── Extracted information ──

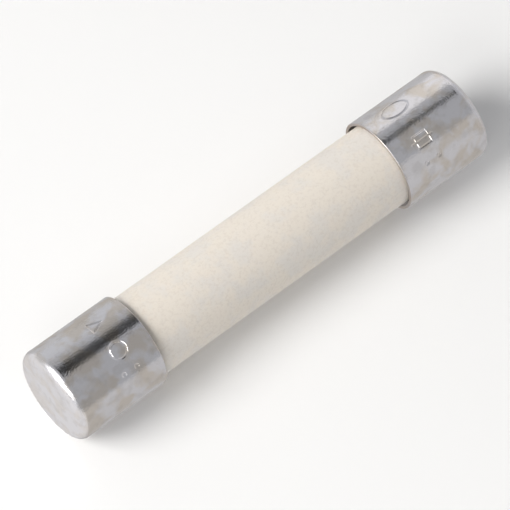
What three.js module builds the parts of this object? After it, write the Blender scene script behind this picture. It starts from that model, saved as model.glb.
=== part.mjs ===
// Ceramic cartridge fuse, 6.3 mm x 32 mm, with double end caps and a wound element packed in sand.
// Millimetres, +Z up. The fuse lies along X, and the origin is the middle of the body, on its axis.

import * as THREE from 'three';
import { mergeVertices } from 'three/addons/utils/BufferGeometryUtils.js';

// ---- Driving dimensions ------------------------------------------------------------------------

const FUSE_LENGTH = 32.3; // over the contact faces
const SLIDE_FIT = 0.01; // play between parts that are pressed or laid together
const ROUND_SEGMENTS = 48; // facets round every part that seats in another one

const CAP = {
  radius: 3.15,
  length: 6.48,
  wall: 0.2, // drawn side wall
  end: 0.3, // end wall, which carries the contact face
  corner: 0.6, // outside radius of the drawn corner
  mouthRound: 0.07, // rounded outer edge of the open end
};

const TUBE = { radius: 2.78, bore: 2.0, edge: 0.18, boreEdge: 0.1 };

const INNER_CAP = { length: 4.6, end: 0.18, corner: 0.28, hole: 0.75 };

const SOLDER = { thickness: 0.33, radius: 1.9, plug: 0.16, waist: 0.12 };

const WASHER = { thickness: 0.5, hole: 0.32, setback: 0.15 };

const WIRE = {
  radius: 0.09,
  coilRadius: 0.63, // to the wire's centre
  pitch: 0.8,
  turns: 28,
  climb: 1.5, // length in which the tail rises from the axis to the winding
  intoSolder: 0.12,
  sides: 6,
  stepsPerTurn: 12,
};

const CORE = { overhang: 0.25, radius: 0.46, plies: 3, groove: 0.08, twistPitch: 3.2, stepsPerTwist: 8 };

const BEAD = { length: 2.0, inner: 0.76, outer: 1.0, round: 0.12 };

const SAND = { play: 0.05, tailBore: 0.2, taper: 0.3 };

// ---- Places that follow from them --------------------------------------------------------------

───
── Extracted information ──

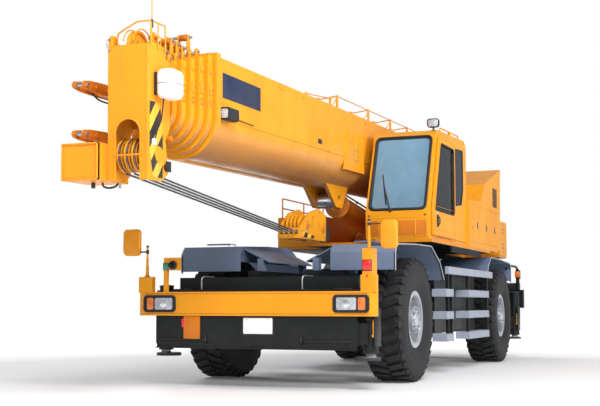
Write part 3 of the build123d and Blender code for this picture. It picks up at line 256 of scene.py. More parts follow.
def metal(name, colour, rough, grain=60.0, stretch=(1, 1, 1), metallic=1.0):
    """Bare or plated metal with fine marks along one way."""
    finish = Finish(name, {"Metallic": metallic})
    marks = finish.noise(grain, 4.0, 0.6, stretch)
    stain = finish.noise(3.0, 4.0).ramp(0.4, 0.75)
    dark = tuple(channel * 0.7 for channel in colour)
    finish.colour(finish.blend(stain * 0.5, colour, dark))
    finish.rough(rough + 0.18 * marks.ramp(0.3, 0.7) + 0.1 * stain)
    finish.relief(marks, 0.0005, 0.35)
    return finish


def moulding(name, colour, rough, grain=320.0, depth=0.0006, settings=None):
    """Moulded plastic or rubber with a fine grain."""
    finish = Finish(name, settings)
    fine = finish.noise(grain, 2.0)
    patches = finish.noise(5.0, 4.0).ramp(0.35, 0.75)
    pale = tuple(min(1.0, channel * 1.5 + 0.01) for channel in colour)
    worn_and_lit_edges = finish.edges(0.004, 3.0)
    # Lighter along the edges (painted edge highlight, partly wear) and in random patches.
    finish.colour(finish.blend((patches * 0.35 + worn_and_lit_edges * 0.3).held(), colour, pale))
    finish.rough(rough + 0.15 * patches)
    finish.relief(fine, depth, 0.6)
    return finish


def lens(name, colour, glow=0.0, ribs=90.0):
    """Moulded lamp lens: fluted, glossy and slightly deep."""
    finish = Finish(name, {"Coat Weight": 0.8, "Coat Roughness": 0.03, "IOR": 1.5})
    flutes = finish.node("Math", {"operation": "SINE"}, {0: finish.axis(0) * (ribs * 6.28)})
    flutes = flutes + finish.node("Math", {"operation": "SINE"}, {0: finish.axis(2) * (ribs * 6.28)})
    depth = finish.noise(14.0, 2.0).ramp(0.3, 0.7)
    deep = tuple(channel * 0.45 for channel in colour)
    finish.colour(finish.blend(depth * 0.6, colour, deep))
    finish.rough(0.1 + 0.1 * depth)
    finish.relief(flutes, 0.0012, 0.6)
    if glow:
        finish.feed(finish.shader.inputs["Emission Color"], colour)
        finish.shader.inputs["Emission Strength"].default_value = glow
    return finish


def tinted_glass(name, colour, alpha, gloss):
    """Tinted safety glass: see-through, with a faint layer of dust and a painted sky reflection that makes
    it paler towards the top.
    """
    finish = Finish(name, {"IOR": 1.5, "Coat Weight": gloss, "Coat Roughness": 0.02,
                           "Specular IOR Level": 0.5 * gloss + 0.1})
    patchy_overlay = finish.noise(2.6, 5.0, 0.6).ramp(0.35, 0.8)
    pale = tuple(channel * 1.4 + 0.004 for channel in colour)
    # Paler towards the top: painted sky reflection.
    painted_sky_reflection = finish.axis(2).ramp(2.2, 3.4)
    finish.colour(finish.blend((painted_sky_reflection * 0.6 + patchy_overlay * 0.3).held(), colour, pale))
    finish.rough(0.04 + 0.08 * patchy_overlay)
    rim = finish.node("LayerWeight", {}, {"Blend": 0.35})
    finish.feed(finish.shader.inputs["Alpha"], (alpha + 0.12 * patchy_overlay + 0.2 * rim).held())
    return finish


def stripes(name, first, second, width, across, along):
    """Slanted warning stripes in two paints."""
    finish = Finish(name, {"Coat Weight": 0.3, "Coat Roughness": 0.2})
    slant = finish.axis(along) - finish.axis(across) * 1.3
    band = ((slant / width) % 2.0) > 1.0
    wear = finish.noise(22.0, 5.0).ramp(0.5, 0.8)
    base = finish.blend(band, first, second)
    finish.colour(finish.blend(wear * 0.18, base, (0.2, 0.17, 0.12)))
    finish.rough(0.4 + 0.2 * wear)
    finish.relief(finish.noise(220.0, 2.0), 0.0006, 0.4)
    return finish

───

Start with the line that holds "What three.js module" and finish with the line that holds "---- Places that". Transcribe each line in between exactly, and those two as well.

### Expected output
What three.js module builds the parts of this object? After it, write the Blender scene script behind this picture. It starts from that model, saved as model.glb.
=== part.mjs ===
// Ceramic cartridge fuse, 6.3 mm x 32 mm, with double end caps and a wound element packed in sand.
// Millimetres, +Z up. The fuse lies along X, and the origin is the middle of the body, on its axis.

import * as THREE from 'three';
import { mergeVertices } from 'three/addons/utils/BufferGeometryUtils.js';

// ---- Driving dimensions ------------------------------------------------------------------------

const FUSE_LENGTH = 32.3; // over the contact faces
const SLIDE_FIT = 0.01; // play between parts that are pressed or laid together
const ROUND_SEGMENTS = 48; // facets round every part that seats in another one

const CAP = {
  radius: 3.15,
  length: 6.48,
  wall: 0.2, // drawn side wall
  end: 0.3, // end wall, which carries the contact face
  corner: 0.6, // outside radius of the drawn corner
  mouthRound: 0.07, // rounded outer edge of the open end
};

const TUBE = { radius: 2.78, bore: 2.0, edge: 0.18, boreEdge: 0.1 };

const INNER_CAP = { length: 4.6, end: 0.18, corner: 0.28, hole: 0.75 };

const SOLDER = { thickness: 0.33, radius: 1.9, plug: 0.16, waist: 0.12 };

const WASHER = { thickness: 0.5, hole: 0.32, setback: 0.15 };

const WIRE = {
  radius: 0.09,
  coilRadius: 0.63, // to the wire's centre
  pitch: 0.8,
  turns: 28,
  climb: 1.5, // length in which the tail rises from the axis to the winding
  intoSolder: 0.12,
  sides: 6,
  stepsPerTurn: 12,
};

const CORE = { overhang: 0.25, radius: 0.46, plies: 3, groove: 0.08, twistPitch: 3.2, stepsPerTwist: 8 };

const BEAD = { length: 2.0, inner: 0.76, outer: 1.0, round: 0.12 };

const SAND = { play: 0.05, tailBore: 0.2, taper: 0.3 };

// ---- Places that follow from them --------------------------------------------------------------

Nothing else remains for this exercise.